- _Problem to work on_
Begin at the line that contains "Recreate this object as parametric three.js", stop after the line that contains "const BAND_WIRE = 0.95;", and reproduce only that span, unaltered.

- _Provided records_
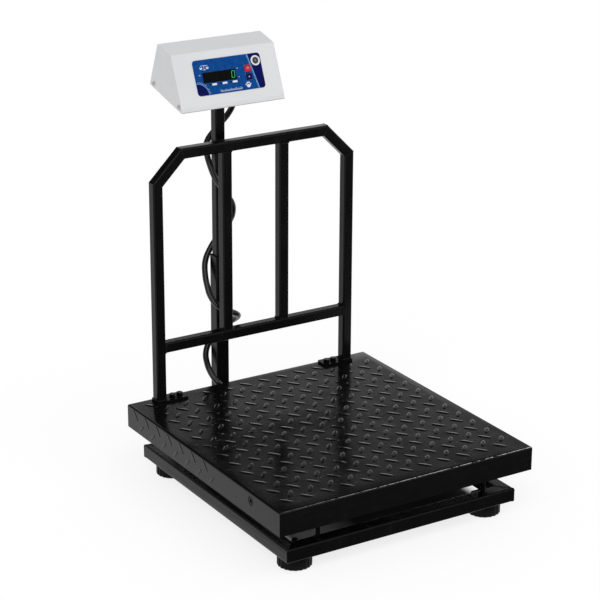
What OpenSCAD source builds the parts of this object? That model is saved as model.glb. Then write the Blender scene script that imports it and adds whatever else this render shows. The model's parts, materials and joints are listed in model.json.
==
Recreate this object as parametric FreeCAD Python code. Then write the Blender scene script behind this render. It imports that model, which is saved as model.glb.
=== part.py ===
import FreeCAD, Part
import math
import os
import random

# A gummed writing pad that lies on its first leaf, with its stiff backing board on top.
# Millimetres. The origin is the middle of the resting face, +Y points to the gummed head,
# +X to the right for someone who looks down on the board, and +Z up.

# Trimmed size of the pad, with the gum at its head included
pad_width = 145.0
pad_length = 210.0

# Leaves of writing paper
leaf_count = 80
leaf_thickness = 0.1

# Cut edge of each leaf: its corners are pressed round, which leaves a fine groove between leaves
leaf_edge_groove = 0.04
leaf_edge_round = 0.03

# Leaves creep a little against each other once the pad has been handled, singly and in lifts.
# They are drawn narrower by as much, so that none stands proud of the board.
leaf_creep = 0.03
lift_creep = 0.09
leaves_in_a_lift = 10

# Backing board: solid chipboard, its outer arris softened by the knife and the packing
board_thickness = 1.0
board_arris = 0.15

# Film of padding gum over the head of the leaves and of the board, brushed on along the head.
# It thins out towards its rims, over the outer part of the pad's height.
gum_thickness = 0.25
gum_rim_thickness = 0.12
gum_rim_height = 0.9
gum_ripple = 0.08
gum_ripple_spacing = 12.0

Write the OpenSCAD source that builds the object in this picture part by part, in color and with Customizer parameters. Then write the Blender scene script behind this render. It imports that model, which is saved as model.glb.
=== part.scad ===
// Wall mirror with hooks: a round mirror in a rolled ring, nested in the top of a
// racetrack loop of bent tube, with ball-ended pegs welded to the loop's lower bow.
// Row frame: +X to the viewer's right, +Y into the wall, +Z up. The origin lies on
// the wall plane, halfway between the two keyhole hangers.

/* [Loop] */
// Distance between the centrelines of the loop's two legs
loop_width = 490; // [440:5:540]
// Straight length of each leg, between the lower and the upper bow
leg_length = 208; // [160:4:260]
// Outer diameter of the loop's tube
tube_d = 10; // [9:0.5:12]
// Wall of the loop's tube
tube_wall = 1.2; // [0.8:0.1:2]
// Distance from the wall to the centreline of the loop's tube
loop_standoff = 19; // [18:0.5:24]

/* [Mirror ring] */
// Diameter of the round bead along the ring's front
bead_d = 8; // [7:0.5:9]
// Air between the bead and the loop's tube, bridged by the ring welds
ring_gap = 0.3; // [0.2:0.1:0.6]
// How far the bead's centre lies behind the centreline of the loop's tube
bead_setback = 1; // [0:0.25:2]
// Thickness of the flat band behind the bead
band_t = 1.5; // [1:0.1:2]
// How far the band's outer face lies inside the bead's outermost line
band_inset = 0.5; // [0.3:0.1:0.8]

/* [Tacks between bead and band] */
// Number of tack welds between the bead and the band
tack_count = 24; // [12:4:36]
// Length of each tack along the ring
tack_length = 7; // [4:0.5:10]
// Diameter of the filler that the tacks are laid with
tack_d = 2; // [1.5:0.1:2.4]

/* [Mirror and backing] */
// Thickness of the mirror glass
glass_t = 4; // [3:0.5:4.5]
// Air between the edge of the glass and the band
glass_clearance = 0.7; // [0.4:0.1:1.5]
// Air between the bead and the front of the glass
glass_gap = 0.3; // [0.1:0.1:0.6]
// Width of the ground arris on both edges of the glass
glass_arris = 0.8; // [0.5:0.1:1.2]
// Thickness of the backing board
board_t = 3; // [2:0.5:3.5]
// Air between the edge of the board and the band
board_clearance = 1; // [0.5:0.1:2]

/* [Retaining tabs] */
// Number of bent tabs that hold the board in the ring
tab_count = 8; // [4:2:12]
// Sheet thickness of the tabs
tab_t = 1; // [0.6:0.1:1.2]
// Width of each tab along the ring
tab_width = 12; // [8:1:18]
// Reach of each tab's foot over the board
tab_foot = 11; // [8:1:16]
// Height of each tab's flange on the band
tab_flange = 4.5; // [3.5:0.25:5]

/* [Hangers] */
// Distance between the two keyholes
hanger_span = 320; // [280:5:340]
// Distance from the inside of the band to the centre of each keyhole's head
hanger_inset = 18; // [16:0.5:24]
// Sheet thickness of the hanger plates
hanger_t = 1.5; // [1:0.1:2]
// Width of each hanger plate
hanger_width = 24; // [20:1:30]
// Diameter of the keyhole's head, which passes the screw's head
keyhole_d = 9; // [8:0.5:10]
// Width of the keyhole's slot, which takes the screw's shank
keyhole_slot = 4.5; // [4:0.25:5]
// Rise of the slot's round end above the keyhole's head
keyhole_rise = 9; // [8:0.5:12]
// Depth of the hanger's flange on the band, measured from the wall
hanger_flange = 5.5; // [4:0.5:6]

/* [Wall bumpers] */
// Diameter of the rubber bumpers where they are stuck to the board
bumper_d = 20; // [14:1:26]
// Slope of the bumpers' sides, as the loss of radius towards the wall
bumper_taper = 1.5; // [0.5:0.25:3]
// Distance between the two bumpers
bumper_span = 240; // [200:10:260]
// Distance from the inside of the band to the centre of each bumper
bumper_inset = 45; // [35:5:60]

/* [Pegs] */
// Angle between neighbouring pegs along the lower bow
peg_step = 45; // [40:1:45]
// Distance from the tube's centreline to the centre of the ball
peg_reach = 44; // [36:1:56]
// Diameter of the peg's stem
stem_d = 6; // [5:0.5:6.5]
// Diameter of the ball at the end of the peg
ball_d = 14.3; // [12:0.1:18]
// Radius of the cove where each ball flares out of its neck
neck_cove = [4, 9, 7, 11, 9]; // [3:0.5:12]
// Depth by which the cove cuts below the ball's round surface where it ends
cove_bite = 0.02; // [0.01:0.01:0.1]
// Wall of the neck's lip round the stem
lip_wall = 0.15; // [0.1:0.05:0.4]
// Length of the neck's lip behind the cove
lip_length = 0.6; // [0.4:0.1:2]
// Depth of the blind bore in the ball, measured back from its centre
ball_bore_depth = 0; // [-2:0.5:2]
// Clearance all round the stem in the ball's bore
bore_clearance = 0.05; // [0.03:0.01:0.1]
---
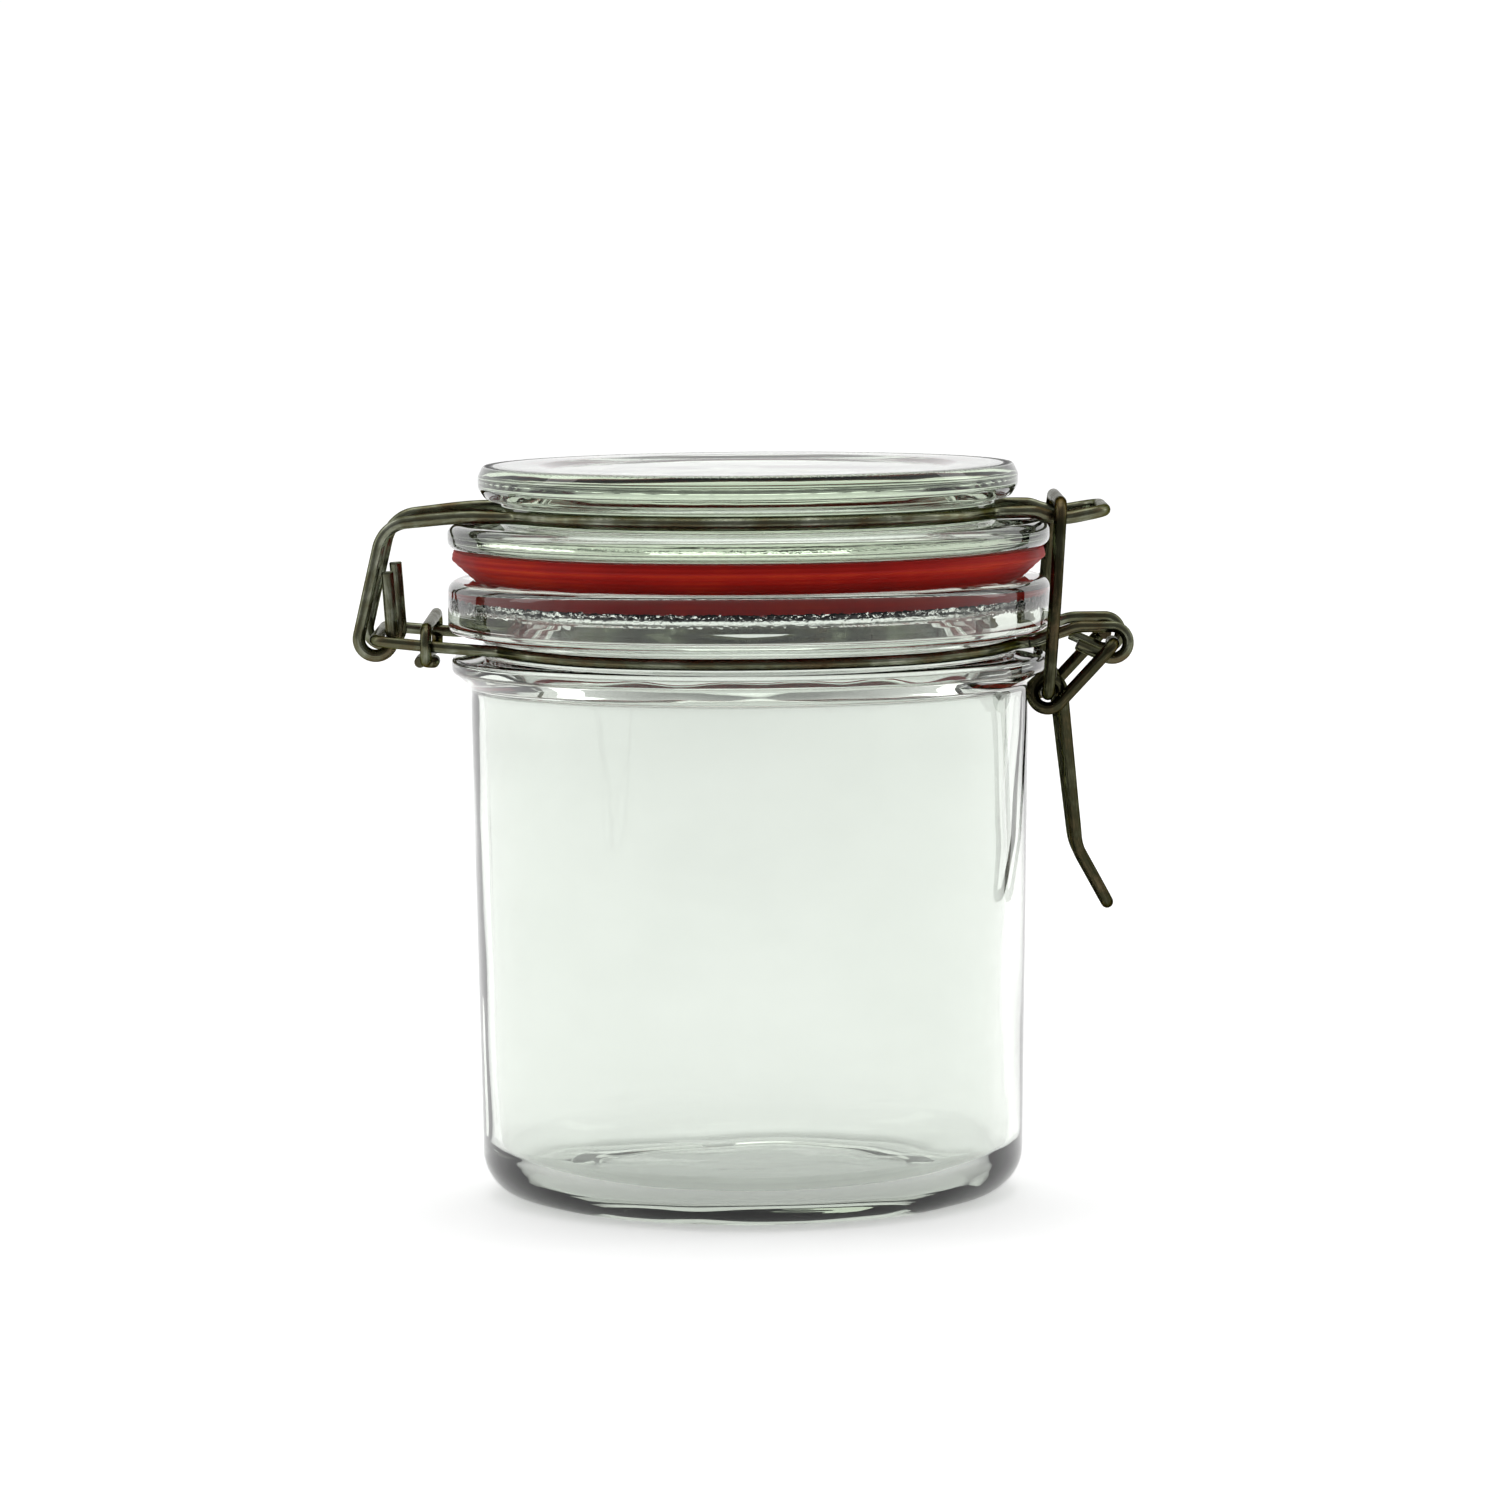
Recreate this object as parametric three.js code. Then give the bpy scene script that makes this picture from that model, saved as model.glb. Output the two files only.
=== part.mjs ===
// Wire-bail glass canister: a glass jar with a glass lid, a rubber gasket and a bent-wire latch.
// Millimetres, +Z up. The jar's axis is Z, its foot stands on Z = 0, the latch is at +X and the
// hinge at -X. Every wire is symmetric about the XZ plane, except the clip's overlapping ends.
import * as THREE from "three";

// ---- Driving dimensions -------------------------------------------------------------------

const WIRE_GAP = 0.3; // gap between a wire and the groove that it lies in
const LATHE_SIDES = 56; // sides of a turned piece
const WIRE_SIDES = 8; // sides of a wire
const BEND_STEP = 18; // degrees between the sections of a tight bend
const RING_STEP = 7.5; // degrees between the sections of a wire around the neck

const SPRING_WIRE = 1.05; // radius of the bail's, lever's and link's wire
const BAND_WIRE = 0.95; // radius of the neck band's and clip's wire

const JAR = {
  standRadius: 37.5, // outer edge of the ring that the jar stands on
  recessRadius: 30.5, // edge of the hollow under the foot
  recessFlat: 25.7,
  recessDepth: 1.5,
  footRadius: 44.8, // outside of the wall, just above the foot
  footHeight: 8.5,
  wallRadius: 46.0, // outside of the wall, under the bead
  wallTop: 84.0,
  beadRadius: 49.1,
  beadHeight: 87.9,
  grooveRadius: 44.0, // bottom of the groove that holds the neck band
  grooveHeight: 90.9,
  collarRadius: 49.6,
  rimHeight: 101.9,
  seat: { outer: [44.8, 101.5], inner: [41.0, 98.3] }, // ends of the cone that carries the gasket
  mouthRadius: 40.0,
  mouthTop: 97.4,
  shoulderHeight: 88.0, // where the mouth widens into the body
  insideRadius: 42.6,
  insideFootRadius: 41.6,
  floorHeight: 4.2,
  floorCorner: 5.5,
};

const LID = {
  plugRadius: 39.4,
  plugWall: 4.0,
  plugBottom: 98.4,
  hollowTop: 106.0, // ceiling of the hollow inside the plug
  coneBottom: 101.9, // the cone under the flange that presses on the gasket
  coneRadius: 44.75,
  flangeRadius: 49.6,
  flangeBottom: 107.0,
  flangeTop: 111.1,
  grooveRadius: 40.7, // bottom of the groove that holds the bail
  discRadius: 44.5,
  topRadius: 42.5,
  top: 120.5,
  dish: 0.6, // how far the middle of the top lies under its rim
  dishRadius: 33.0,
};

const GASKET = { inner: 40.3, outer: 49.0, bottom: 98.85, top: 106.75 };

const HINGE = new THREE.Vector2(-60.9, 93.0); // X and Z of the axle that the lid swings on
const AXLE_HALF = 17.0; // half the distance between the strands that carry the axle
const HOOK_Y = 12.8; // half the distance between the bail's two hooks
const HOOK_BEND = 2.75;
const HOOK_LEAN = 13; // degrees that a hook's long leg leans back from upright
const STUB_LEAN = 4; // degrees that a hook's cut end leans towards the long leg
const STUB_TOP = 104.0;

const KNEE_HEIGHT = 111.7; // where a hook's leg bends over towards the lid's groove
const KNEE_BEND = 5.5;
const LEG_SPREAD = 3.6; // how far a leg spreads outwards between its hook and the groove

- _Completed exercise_
Recreate this object as parametric three.js code. Then give the bpy scene script that makes this picture from that model, saved as model.glb. Output the two files only.
=== part.mjs ===
// Wire-bail glass canister: a glass jar with a glass lid, a rubber gasket and a bent-wire latch.
// Millimetres, +Z up. The jar's axis is Z, its foot stands on Z = 0, the latch is at +X and the
// hinge at -X. Every wire is symmetric about the XZ plane, except the clip's overlapping ends.
import * as THREE from "three";

// ---- Driving dimensions -------------------------------------------------------------------

const WIRE_GAP = 0.3; // gap between a wire and the groove that it lies in
const LATHE_SIDES = 56; // sides of a turned piece
const WIRE_SIDES = 8; // sides of a wire
const BEND_STEP = 18; // degrees between the sections of a tight bend
const RING_STEP = 7.5; // degrees between the sections of a wire around the neck

const SPRING_WIRE = 1.05; // radius of the bail's, lever's and link's wire
const BAND_WIRE = 0.95; // radius of the neck band's and clip's wire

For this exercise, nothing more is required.